The administration’s proposal, which some historians say is unprecedented, will need approval from Congress, and that may be hard to gain.
“I think everyone acknowledges it would be something very difficult to get through Congress,” said Dan Whiting, spokesman for U.S. Sen. Larry E. Craig (R-Idaho).
The Bush plan would raise $800 million over five years for a rural schools and roads program traditionally supported by revenue from timber cutting in national forests. As logging has declined on federal land, so has the logging income. To make up for that, Craig and Sen. Ron Wyden (D-Ore.) in 2000 wrote legislation that has subsidized the program with nearly $3 billion from the federal treasury. But that money is about to run out.

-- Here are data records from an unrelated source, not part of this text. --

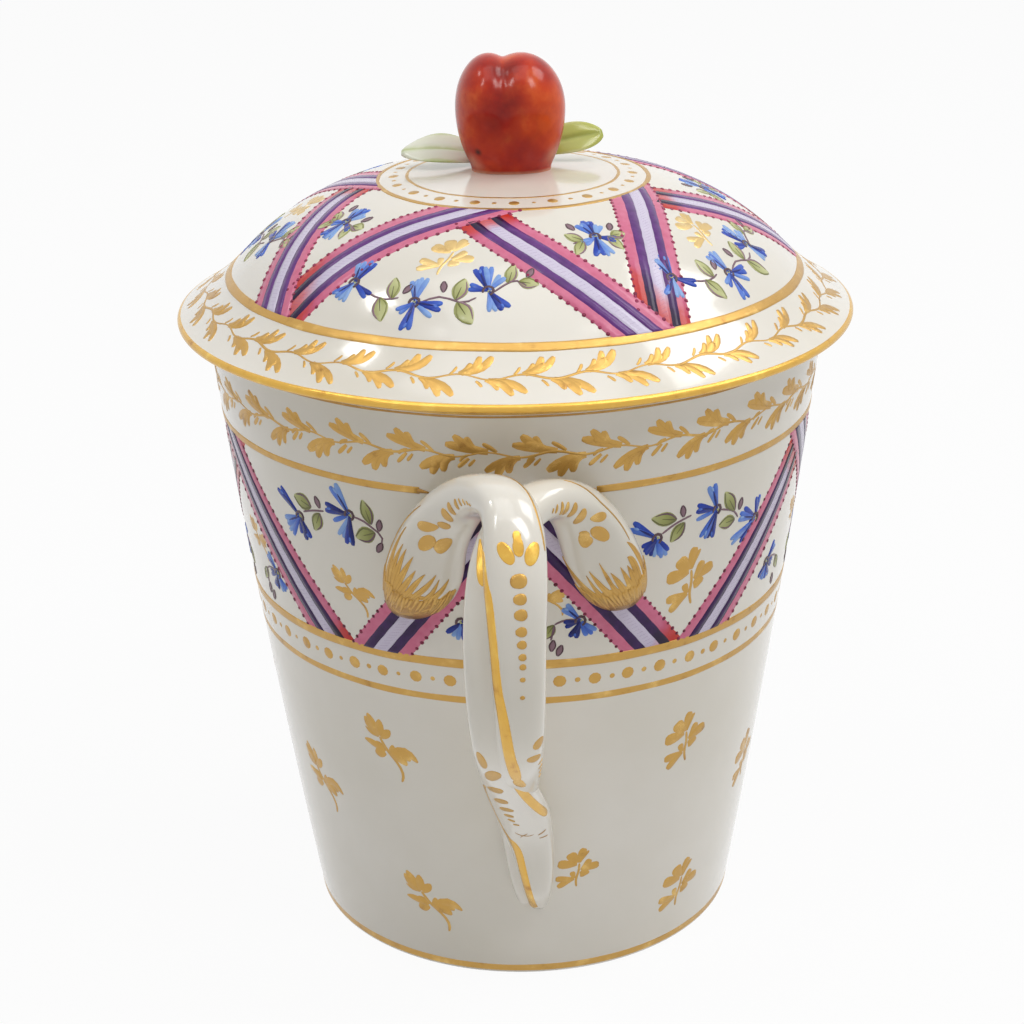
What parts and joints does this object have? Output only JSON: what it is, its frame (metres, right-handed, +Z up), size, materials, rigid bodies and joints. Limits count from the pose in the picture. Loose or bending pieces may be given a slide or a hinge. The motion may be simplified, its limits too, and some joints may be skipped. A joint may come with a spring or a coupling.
{
  "type": "covered chocolate cup",
  "caption": "tapering porcelain beaker with a looped handle of two crossing straps and a domed cover with a fruit knob",
  "frame": {"origin": "the middle of the foot ring's resting plane, on the axis of the beaker", "axes": "+Z up along the beaker's axis, -Y from the axis to the handle, +X to the right as the handle faces the viewer"},
  "size_m": [0.095, 0.1139, 0.1263],
  "materials": {
    "porcelain": "gloss"
  },
  "bodies": {
    "root": {"cup": "porcelain", "cover": "porcelain"}
  },
  "joints": []
}
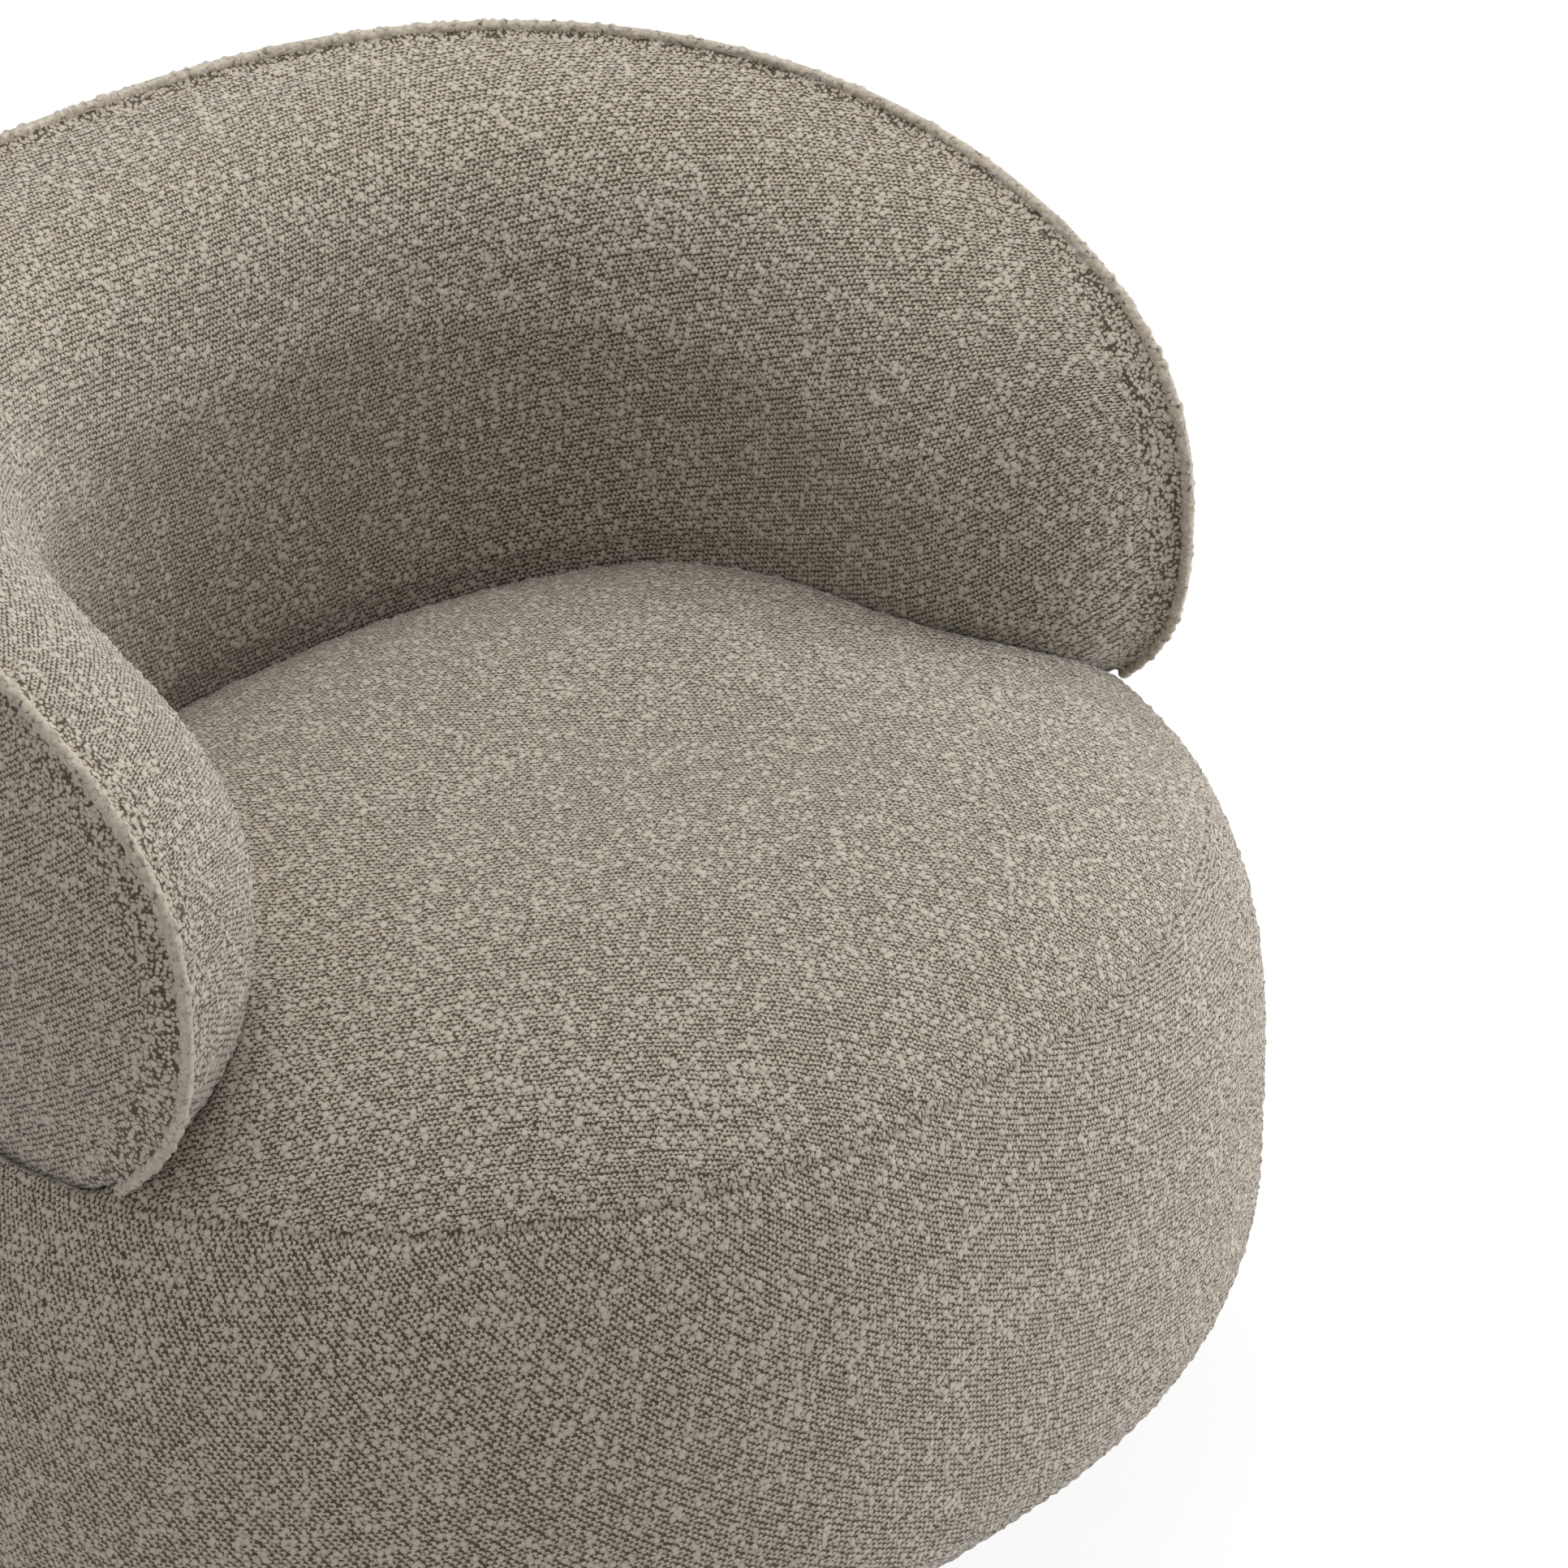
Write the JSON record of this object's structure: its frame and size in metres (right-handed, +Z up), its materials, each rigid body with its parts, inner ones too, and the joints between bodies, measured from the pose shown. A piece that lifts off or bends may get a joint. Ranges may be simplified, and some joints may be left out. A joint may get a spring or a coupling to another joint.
{
  "type": "swivel tub chair",
  "caption": "Low round tub chair: a ball-shaped upholstered seat with a wrap-round padded back, in looped boucle, that swivels on a hidden plinth.",
  "frame": {"origin": "on the floor under the middle of the chair's outer box, on the swivel's axis", "axes": "+Z up; the sitter faces -Y; +X is at the right hand of someone who looks along +Y"},
  "size_m": [0.8604, 0.7403, 0.708],
  "materials": {
    "boucle": "greige looped boucle, dark ground between the loops",
    "foam": "cut upholstery foam",
    "plywood": "raw birch plywood",
    "board": "raw hardboard",
    "black_wood": "matt black lacquer",
    "steel": "zinc plated",
    "nylon": "moulded nylon",
    "webbing": "elastic seat webbing",
    "dust_cloth": "black spunbonded cloth"
  },
  "bodies": {
    "base": {"glides": "nylon", "glide_screws": "steel", "plinth_board": "black_wood", "plinth_screws": "steel", "swivel_lower_plate": "steel", "swivel_balls": "steel", "swivel_ball_cage": "nylon", "swivel_rivet": "steel"},
    "chair": {"swivel_upper_plate": "steel", "swivel_bolts": "steel", "swivel_t_nuts": "steel", "base_board": "plywood", "seat_ribs": "plywood", "seat_top_ring": "plywood", "seat_webbing_long": "webbing", "seat_webbing_cross": "webbing", "seat_side_foam": "foam", "seat_foam": "foam", "seat_cover_top": "boucle", "seat_cover_band": "boucle", "dust_cover": "dust_cloth", "back_foot_rail": "plywood", "back_top_rail": "plywood", "back_posts": "plywood", "back_outer_board": "board", "back_inner_board": "board", "back_bolts": "steel", "back_washers": "steel", "back_t_nuts": "steel", "inside_back_foam": "foam", "outside_back_foam": "foam", "inside_back_cover": "boucle", "outside_back_cover": "boucle", "back_welt": "boucle"}
  },
  "joints": [
    {"name": "swivel", "type": "hinge", "parent": "base", "child": "chair", "pos_m": [0, 0, 0.037], "axis": [0, 0, 1], "continuous": true}
  ]
}
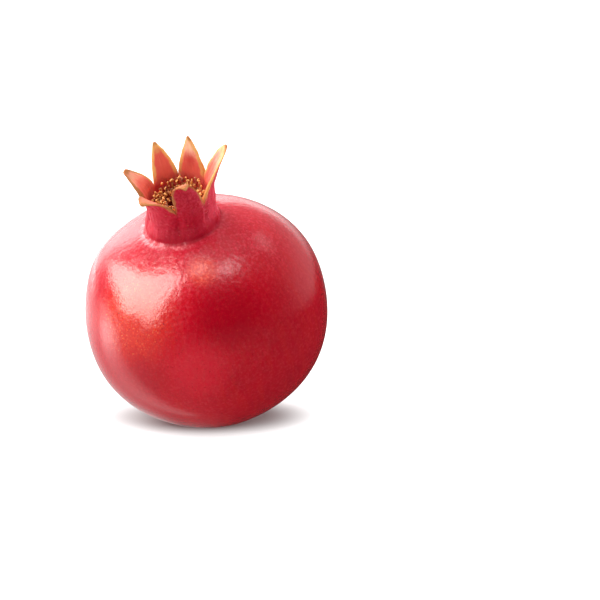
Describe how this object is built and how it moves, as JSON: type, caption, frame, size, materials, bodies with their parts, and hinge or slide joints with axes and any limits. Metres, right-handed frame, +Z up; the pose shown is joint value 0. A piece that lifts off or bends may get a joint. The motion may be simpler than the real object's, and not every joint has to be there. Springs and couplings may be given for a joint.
{
  "type": "pomegranate",
  "caption": "Whole round red pomegranate with an open pointed calyx crown, dried stamens inside it and a short cut stem, resting on a flat spot.",
  "frame": {"origin": "middle of the flat spot that the fruit rests on", "axes": "+Z up out of the resting surface, which is the longest extent; the crown leans 23 degrees from it towards -Y and a little -X"},
  "size_m": [0.0872, 0.0881, 0.1074],
  "materials": {
    "rind": "smooth waxy leathery skin, crimson with orange and pink patches and fine pale speckles, orange-yellow sepal edges",
    "dried_stamens": "dry, matt, golden brown threads with darker anthers",
    "stem_wood": "dry grey-brown bark with a pale cut end"
  },
  "bodies": {
    "root": {"fruit": "rind", "stamens": "dried_stamens", "stem_stub": "stem_wood"}
  },
  "joints": []
}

“In a deficit budget environment, there aren’t $800 million worth of other budget offsets we could find,” said U.S. Department of Agriculture Undersecretary Mark Rey, a former timber industry lobbyist who oversees the Forest Service. He said the national forest system had grown by 2 million acres over the last decade or so and predicted forest acquisitions would continue.
The national forest proposal is one of several recent attempts by the administration to use federal land sales to boost the U.S. budget. Last year it proposed, unsuccessfully, to use proceeds from booming Bureau of Land Management sales in the Las Vegas area to help offset the federal deficit. This year it is asking Congress to expand bureau land sales outside the Las Vegas region and send 70% of the proceeds, now mostly used for federal land purchases, to the treasury.
At the same time, the Bush administration has slashed other funding sources for land purchases by the Forest Service, National Park Service, Bureau of Land Management, and the Fish and Wildlife Service. The administration’s 2007 proposed budget for land acquisition under the Land and Water Conservation Fund is roughly a tenth of its 1998 peak of nearly $900 million.